Volume 90 - No. 5 Minnesota Law Review

Note, Determining a Corporation’s Principal Place of Business: A Uniform Approach to Diversity Jurisdiction

For purposes of federal diversity jurisdiction under 28 U.S.C. § 1332, a corporation is a citizen of both its state of incorporation and the state where it has its principal place of business. In adopting that provision, Congress provided very little guidance to the federal courts as to the method by which they should determine a corporation’s principal place of business. Rather, the federal courts of appeal apply three different tests to make that decision: the nerve center test, the corporate activities test, and the total activity test.

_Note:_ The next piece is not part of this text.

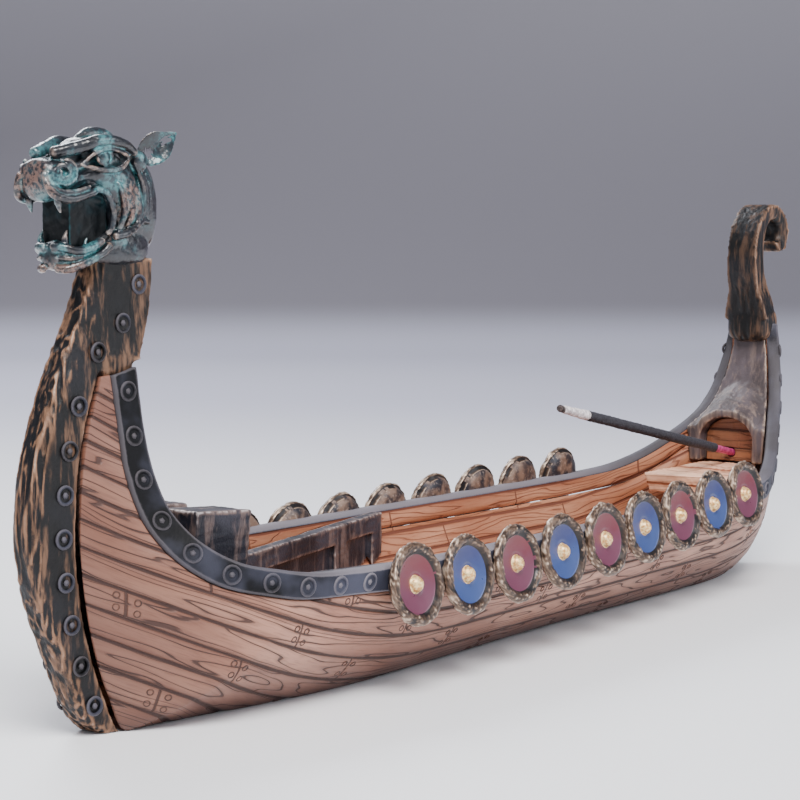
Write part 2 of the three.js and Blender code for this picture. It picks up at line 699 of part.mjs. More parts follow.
add(ship, "keel_plate", keelPlate, PLANKS);
add(ship, "trough_floor", troughFloor, TROUGH);
add(ship, "foredeck", foredeck, TIMBER);
add(ship, "bow_stem", bowStem, TIMBER);
add(ship, "stern_post", sternPost, TIMBER);
add(ship, "stern_breast", sternBreast, TIMBER);
add(ship, "stern_niche", solid(nicheBoard()).subtract(socket), TROUGH);
add(ship, "stern_seat", sternSeat(), TROUGH);
add(ship, "dragon_head", head, PATINA);
add(ship, "dragon_lower_jaw", lowerJaw, PATINA);
add(ship, "dragon_tongue", tongue, PATINA);
for (const [name, side] of SIDES) {
  add(ship, name + "_planking", loft(onSide(planking, side)), PLANKS);
  add(ship, name + "_gunwale_band", loft(onSide(band, side)), IRON);
  add(ship, name + "_fore_frame", foreFrame(name, side), TIMBER);
  add(ship, name + "_bench", bench(side), TIMBER);
  add(ship, name + "_ear", ear(side), PATINA);
  for (let i = 0; i < SHIELDS_PER_SIDE; i++)
    add(ship, `${name}_shield_${i + 1}`, shield(i, side), i % 2 ? BLUE : RED);
}

const coatFrom = BARE_LENGTH;
const ashFrom = coatFrom + COAT_LENGTH;
const core = bar([STICK_CORE_RADIUS, STICK_CORE_RADIUS], -SOCKET_DEPTH + GAP, coatFrom - GAP, 12);
const coat = bar([STICK_COAT_RADIUS, STICK_COAT_RADIUS], coatFrom, ashFrom - GAP, 12);
const ash = bar([STICK_COAT_RADIUS, STICK_COAT_RADIUS * 0.7], ashFrom, ashFrom + ASH_LENGTH, 12);
add(stick, "stick_core", core, DYED);
add(stick, "stick_coating", coat, PASTE);
add(stick, "stick_ash", ash, ASH);

const burner = new THREE.Group();
burner.add(ship, stick);
export default burner;
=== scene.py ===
# %% [markdown]
# # A longship incense burner
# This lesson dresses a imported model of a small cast-resin ship. The model gives the sizes and the joint
# of the incense stick, and everything here gives it its looks: planks with engraved grain, iron bands
# with ring rivets, weathered black timber, a verdigris dragon's head and painted shields.
# Lengths in the helpers are millimetres, because that is how a maker would measure such a piece, and
# each mesh is scaled to metres once, when it is finished.

# %% Load the frame
import math

import bmesh
import bpy
import numpy as np
from mathutils import Matrix, Vector, noise


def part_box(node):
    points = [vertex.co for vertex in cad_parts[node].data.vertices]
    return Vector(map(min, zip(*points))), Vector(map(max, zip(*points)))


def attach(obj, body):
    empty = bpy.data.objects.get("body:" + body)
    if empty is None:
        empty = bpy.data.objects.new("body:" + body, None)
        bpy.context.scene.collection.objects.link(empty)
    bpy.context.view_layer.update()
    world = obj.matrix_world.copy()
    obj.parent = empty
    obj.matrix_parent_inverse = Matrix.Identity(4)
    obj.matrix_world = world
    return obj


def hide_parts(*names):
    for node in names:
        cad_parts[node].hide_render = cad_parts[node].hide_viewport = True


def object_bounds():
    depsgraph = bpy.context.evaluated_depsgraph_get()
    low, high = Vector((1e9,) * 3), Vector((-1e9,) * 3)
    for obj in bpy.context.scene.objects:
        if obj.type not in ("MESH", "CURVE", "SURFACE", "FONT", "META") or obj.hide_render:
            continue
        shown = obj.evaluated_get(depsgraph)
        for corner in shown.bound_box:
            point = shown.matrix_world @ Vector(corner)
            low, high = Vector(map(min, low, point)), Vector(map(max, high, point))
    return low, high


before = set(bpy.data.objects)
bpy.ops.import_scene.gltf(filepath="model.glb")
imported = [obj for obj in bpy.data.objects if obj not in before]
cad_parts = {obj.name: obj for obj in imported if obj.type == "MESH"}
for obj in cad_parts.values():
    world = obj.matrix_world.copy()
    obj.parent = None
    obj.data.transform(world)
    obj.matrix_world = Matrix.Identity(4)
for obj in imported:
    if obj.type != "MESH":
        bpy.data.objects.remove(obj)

CAD_BOX = [[float(c) for c in corner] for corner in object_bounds()]
TO_METRES = Matrix.Scale(0.001, 4)
BOW = 1000 * CAD_BOX[0][0]
STERN = -BOW
SIDES = {"port": -1, "starboard": 1}
SAME_POINT = 0.002  # vertices closer than this are one

# %% [markdown]
# ## Meshes
# Two ways of making a piece come up again and again. The hull's skin is a smooth surface between two
# curves, so it is a grid bent onto that surface. Everything carved, such as the stem, the deck and the
# head, starts from closed shapes that are fused by a voxel remesh into one even skin, which then takes
# chisel marks as small moves along its normals.

# %% Turning a bmesh into a piece
def finish_piece(bm, name, materials, body="ship", stands_for=()):
    """Scales the bmesh to metres and makes it a smooth piece that rides one body."""
    bmesh.ops.transform(bm, matrix=TO_METRES, verts=bm.verts)
    mesh = bpy.data.meshes.new(name)
    bm.to_mesh(mesh)
    bm.free()
    piece = bpy.data.objects.new(name, mesh)
    bpy.context.scene.collection.objects.link(piece)
    for material in materials:
        mesh.materials.append(material)
    mesh.polygons.foreach_set("use_smooth", [True] * len(mesh.polygons))
    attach(piece, body)
    if stands_for:
        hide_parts(*stands_for)
    return piece


def cad_copy(*nodes):
    """A bmesh in millimetres with the merged solids of these nodes."""
    bm = bmesh.new()
    for node in nodes:
        bm.from_mesh(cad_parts[node].data)
    bmesh.ops.transform(bm, matrix=Matrix.Scale(1000, 4), verts=bm.verts)
    bmesh.ops.remove_doubles(bm, verts=bm.verts, dist=SAME_POINT)
    return bm


def remeshed(bm, voxel):
    """The bmesh's closed shapes fused into one skin of even small faces, still in millimetres."""
    raw = bpy.data.meshes.new("raw")
    bm.to_mesh(raw)
    bm.free()
    holder = bpy.data.objects.new("raw", raw)
    bpy.context.scene.collection.objects.link(holder)
    modifier = holder.modifiers.new("fuse", "REMESH")
    modifier.mode = "VOXEL"
    modifier.voxel_size = voxel
    evaluated = holder.evaluated_get(bpy.context.evaluated_depsgraph_get())
    made = bmesh.new()
    made.from_mesh(evaluated.data)
    bpy.data.objects.remove(holder)
    bpy.data.meshes.remove(raw)
    return made


def smoothed(bm, rounds):
    for _ in range(rounds):
        bmesh.ops.smooth_vert(
            bm, verts=bm.verts, factor=0.5, use_axis_x=True, use_axis_y=True, use_axis_z=True
        )
    return bm


def carve(bm, depth_at):
    """Moves each vertex along its normal by depth_at(point, normal) millimetres."""
    bm.normal_update()
    moves = [(v, v.normal * depth_at(v.co, v.normal)) for v in bm.verts]
    for vertex, move in moves:
        vertex.co += move
    bm.normal_update()
    return bm


print("mesh helpers ready")

# %% [markdown]
# Dry brushing is how such castings get their age: a nearly dry brush of bronze or silver is dragged
# over black paint and only touches what stands proud. So each carved piece stores how far each point
# stands above its smoothed self, and the paint reads that as an attribute.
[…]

This nonuniformity encourages forum-shopping at the federal level, breeds uncertainty, and, in many cases, serves to thwart Congress’s intent to generally limit federal jurisdiction.

The adoption of the Class Action Fairness Act of 2005, which makes it easier for corporate defendants to get into federal court, further complicates the situation. Although Congress intended for this Act to increase federal jurisdiction over class actions, certain of the principal place of business tests defeat that intent. Moreover, there are now increased opportunities for plaintiffs, defendants, and their attorneys to shop around for the best forum, class of plaintiffs, or parties to sue.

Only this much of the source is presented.